More on the axiom of extensionality

In the axiom of extensionality the statement

\[\forall x \, (x \in A \Leftrightarrow x \in B) \, \Rightarrow A = B\]

applies to everything in the universe too (a consequence of the preceding \(\forall A \, \forall B\)), which is to say every mathematical object in the universe would be distinguished only by the elements in them. In a universe like this (such as ZF’s universe), empty set is the building block of everything.

Say we have \(A=\{a,b\}\) and here is an example of what \(a\) and \(b\) can be:

\[\begin{align} a &= \{\} =\varnothing \\ b &= \{\{\}\} =\{\varnothing\} \end{align}\]

By the axiom of extensionality, we can see that: \[\forall x (x \in \{\{\}\} \not\Leftrightarrow x \in \{\}), \text{therefore } \{\varnothing\} \not= \varnothing\]

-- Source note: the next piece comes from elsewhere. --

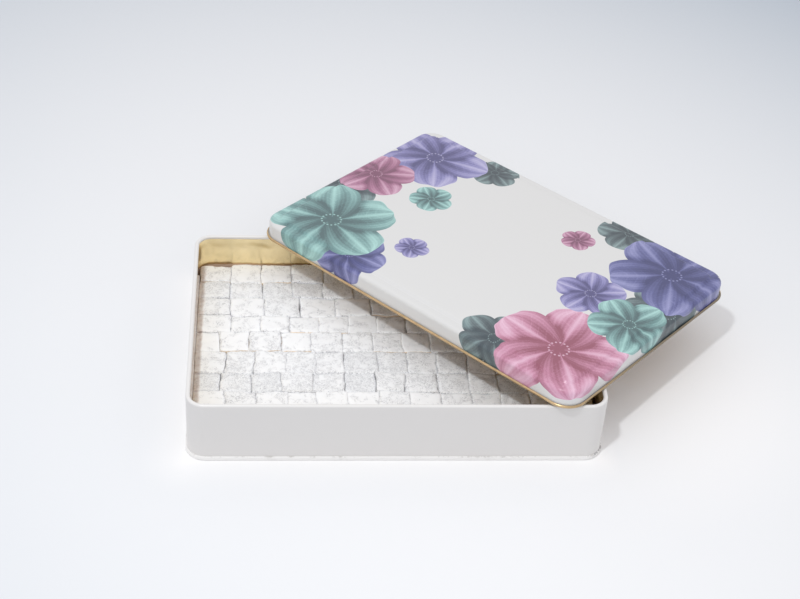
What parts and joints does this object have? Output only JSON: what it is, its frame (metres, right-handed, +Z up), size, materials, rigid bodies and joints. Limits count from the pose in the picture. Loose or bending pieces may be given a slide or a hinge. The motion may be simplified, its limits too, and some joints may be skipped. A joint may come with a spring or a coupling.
{
  "type": "turkish delight tin",
  "caption": "Shallow rectangular gift tin of dusted turkish delight cubes, with its drawn slip lid lying askew across the rolled rim.",
  "frame": {"origin": "centre of the tin's base, on the surface it stands on", "axes": "+X along the tin's length, +Y towards its back, +Z up out of the tin"},
  "size_m": [0.3834, 0.3287, 0.0647],
  "materials": {
    "white_lacquered_tinplate": "gloss white outside, gold lacquer inside",
    "printed_lid_tinplate": "silk-gloss floral print outside, gold lacquer inside and on the hem",
    "dusted_turkish_delight": "soft gel powdered with icing sugar"
  },
  "bodies": {
    "tin": {"tin_body": "white_lacquered_tinplate", "tin_bottom": "white_lacquered_tinplate", "delight_row_1": "dusted_turkish_delight", "delight_row_2": "dusted_turkish_delight", "delight_row_3": "dusted_turkish_delight", "delight_row_4": "dusted_turkish_delight", "delight_row_5": "dusted_turkish_delight", "delight_row_6": "dusted_turkish_delight", "delight_row_7": "dusted_turkish_delight", "delight_row_8": "dusted_turkish_delight", "delight_row_9": "dusted_turkish_delight"},
    "lid": {"lid": "printed_lid_tinplate"},
    "row_1_end": {"delight_row_1_end_cube": "dusted_turkish_delight"},
    "row_2_end": {"delight_row_2_end_cube": "dusted_turkish_delight"},
    "row_3_end": {"delight_row_3_end_cube": "dusted_turkish_delight"},
    "row_4_end": {"delight_row_4_end_cube": "dusted_turkish_delight"},
    "row_5_end": {"delight_row_5_end_cube": "dusted_turkish_delight"},
    "row_6_end": {"delight_row_6_end_cube": "dusted_turkish_delight"},
    "row_7_end": {"delight_row_7_end_cube": "dusted_turkish_delight"},
    "row_8_end": {"delight_row_8_end_cube": "dusted_turkish_delight"},
    "row_9_end": {"delight_row_9_end_cube": "dusted_turkish_delight"}
  },
  "joints": [
    {"name": "lid_lift", "type": "slide", "parent": "tin", "child": "lid", "axis": [0, 0, 1], "range_m": [0, 0.1]},
    {"name": "row_1_pick", "type": "slide", "parent": "tin", "child": "row_1_end", "axis": [0, 0, 1], "range_m": [0, 0.08]},
    {"name": "row_2_pick", "type": "slide", "parent": "tin", "child": "row_2_end", "axis": [0, 0, 1], "range_m": [0, 0.08]},
    {"name": "row_3_pick", "type": "slide", "parent": "tin", "child": "row_3_end", "axis": [0, 0, 1], "range_m": [0, 0.08]},
    {"name": "row_4_pick", "type": "slide", "parent": "tin", "child": "row_4_end", "axis": [0, 0, 1], "range_m": [0, 0.08]},
    {"name": "row_5_pick", "type": "slide", "parent": "tin", "child": "row_5_end", "axis": [0, 0, 1], "range_m": [0, 0.08]},
    {"name": "row_6_pick", "type": "slide", "parent": "tin", "child": "row_6_end", "axis": [0, 0, 1], "range_m": [0, 0.08]},
    {"name": "row_7_pick", "type": "slide", "parent": "tin", "child": "row_7_end", "axis": [0, 0, 1], "range_m": [0, 0.08]},
    {"name": "row_8_pick", "type": "slide", "parent": "tin", "child": "row_8_end", "axis": [0, 0, 1], "range_m": [0, 0.08]},
    {"name": "row_9_pick", "type": "slide", "parent": "tin", "child": "row_9_end", "axis": [0, 0, 1], "range_m": [0, 0.08]}
  ]
}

No matter what mathematical objects we are presented with, if we look at their elements, the elements of their elements, the elements of the elements of their elements … we will eventually arrive at an empty set.

In this universe, natural numbers would have to be built up with empty set too. This is Zermelo’s construction/definition of natural numbers:

\[\begin{align}0 &:= \{\} = \varnothing \\ 1 &:= \{0\} = \{\{\}\} = \{\varnothing\} \\ 2 &:= \{1\} = \{\{0\}\} = \{\{\{\}\}\} = \{\{\varnothing\}\} \end{align} \\ \] \[...\]

Addition can then be defined recursively in an conditional formula:

\[ Add(a,b) = \begin{cases} b & \text{if }a = \varnothing \\ Add(a',\{b\}) \text{ where }a = \{a'\} & \text{otherwise} \end{cases}\]

Here is what adding 2 and 3 looks like:

\[ \begin{align} Add(2,3) & = Add(\{\{\{\}\}\},\{\{\{\{\}\}\}\}) \\ & = Add(\{\{\}\},\{\{\{\{\{\}\}\}\}\}) \\ & = Add(\{\},\{\{\{\{\{\{\}\}\}\}\}\}) \\ & = \{\{\{\{\{\{\}\}\}\}\}\} \\ & = 5 \end{align}\]

We can say that this is the universe the axiom of extensionality has beautifully entailed.

“It is said that the world is empty, the world is empty, lord. In what respect is it said that the world is empty?” The Buddha replied, “Insofar as it is empty of a self or of anything pertaining to a self: Thus it is said, Ānanda, that the world is empty.”